Given task –
Would you quote the material below from its first line through the line containing "import math", exactly and with both ends included?

--- begin Source excerpt ---

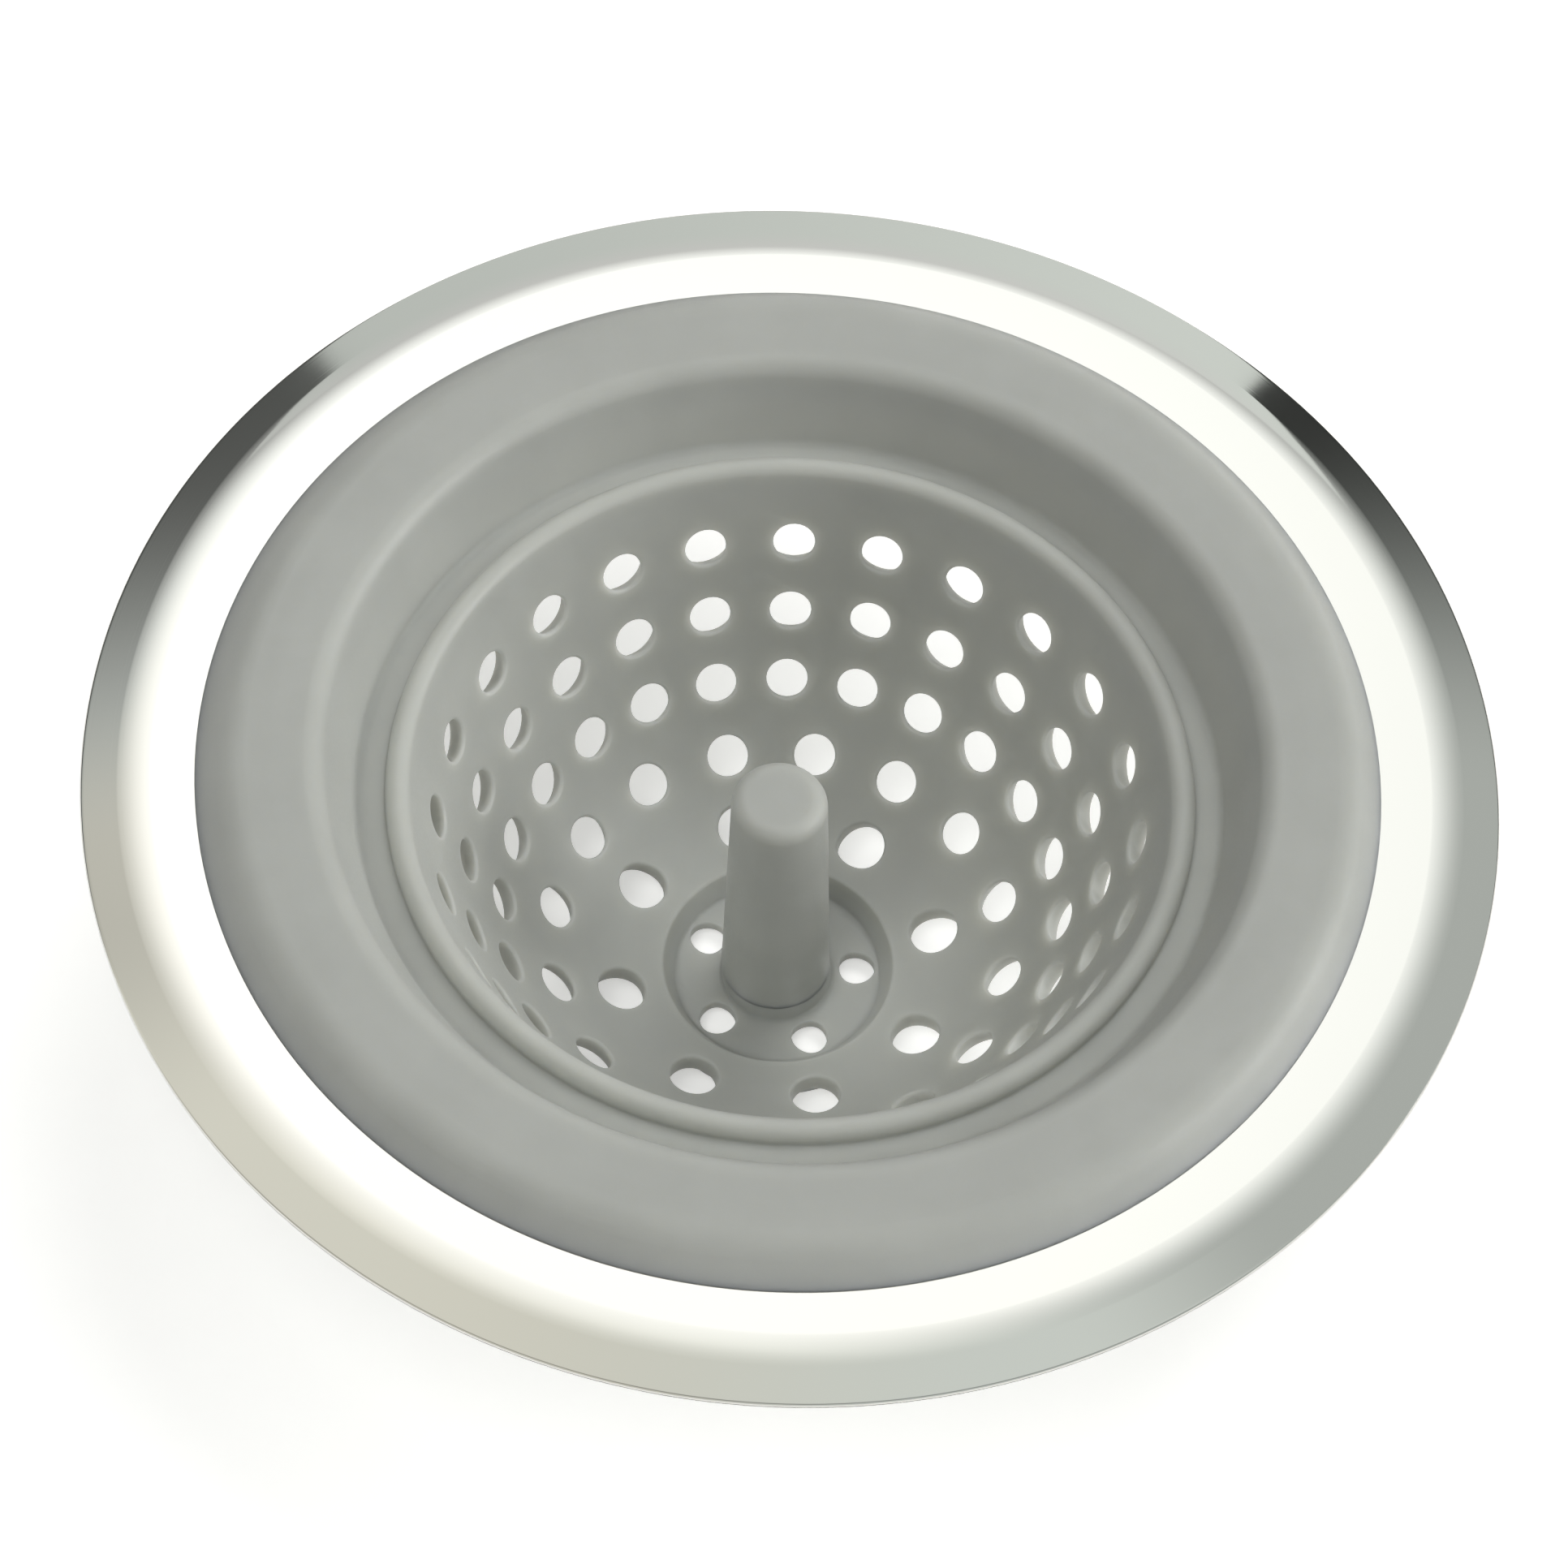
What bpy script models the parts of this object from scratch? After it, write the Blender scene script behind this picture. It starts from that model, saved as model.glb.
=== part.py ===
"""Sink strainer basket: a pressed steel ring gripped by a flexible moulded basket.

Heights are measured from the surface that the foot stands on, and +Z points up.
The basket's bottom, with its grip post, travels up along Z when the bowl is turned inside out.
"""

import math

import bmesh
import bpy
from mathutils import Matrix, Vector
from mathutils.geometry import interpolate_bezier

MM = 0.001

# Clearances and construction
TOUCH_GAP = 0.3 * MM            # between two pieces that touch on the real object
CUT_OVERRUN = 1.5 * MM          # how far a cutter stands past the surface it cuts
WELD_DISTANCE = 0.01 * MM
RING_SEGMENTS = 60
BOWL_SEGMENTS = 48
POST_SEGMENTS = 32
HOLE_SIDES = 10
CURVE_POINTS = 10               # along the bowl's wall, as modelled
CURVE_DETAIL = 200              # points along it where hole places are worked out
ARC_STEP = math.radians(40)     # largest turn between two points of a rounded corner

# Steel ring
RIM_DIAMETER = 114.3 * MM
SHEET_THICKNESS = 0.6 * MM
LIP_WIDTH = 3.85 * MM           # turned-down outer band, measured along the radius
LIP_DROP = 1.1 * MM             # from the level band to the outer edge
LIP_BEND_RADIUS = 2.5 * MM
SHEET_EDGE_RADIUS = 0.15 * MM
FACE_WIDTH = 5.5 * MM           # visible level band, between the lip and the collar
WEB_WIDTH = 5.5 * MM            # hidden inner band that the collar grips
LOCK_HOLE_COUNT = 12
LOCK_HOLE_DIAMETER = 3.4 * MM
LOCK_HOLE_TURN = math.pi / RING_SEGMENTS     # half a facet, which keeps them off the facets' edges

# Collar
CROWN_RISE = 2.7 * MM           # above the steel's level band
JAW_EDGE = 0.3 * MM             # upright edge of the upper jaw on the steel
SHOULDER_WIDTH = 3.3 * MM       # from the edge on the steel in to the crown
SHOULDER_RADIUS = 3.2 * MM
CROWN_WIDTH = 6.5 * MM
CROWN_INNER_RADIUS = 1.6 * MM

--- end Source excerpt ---

Response to this task –
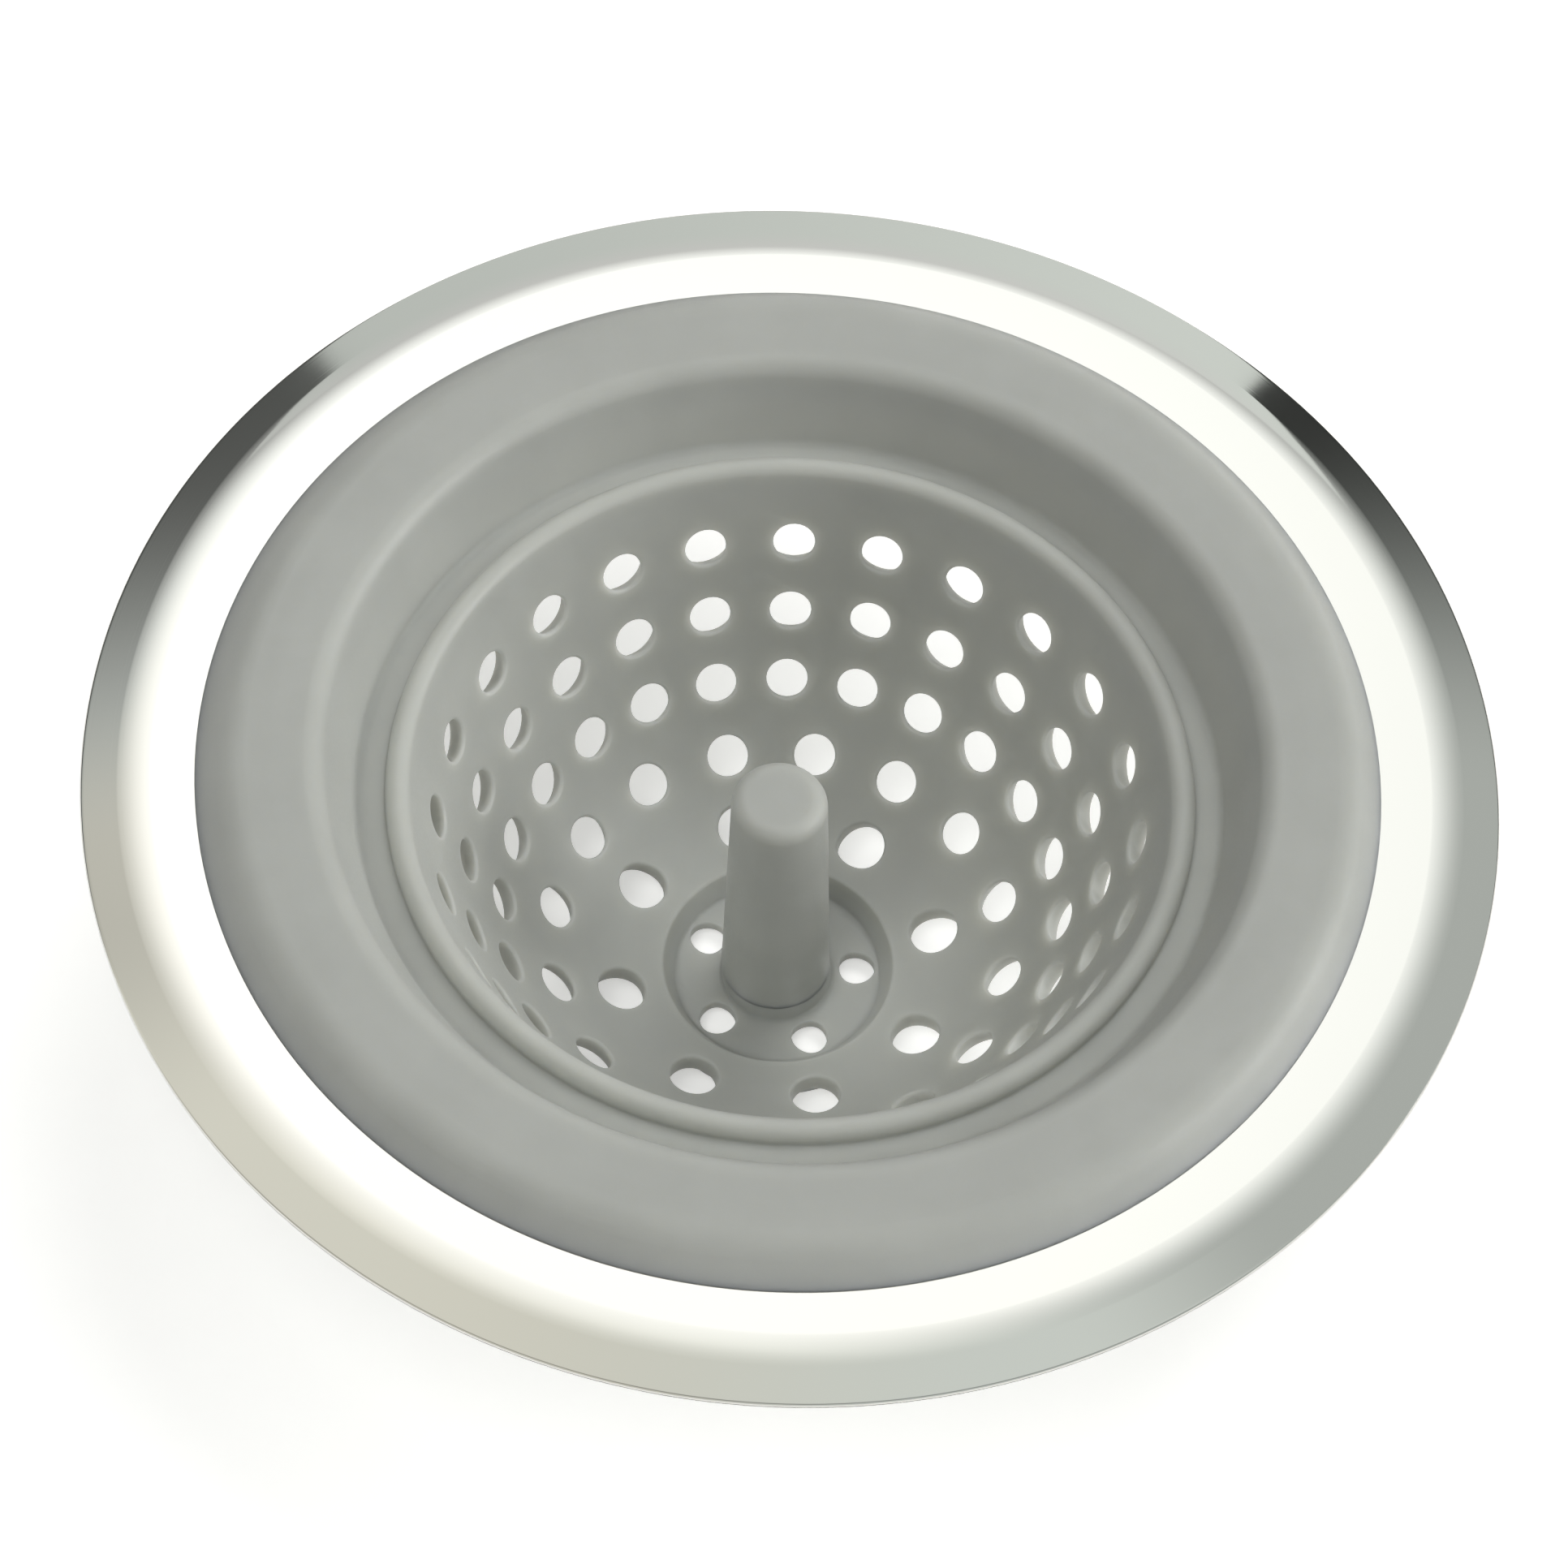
What bpy script models the parts of this object from scratch? After it, write the Blender scene script behind this picture. It starts from that model, saved as model.glb.
=== part.py ===
"""Sink strainer basket: a pressed steel ring gripped by a flexible moulded basket.

Heights are measured from the surface that the foot stands on, and +Z points up.
The basket's bottom, with its grip post, travels up along Z when the bowl is turned inside out.
"""

import math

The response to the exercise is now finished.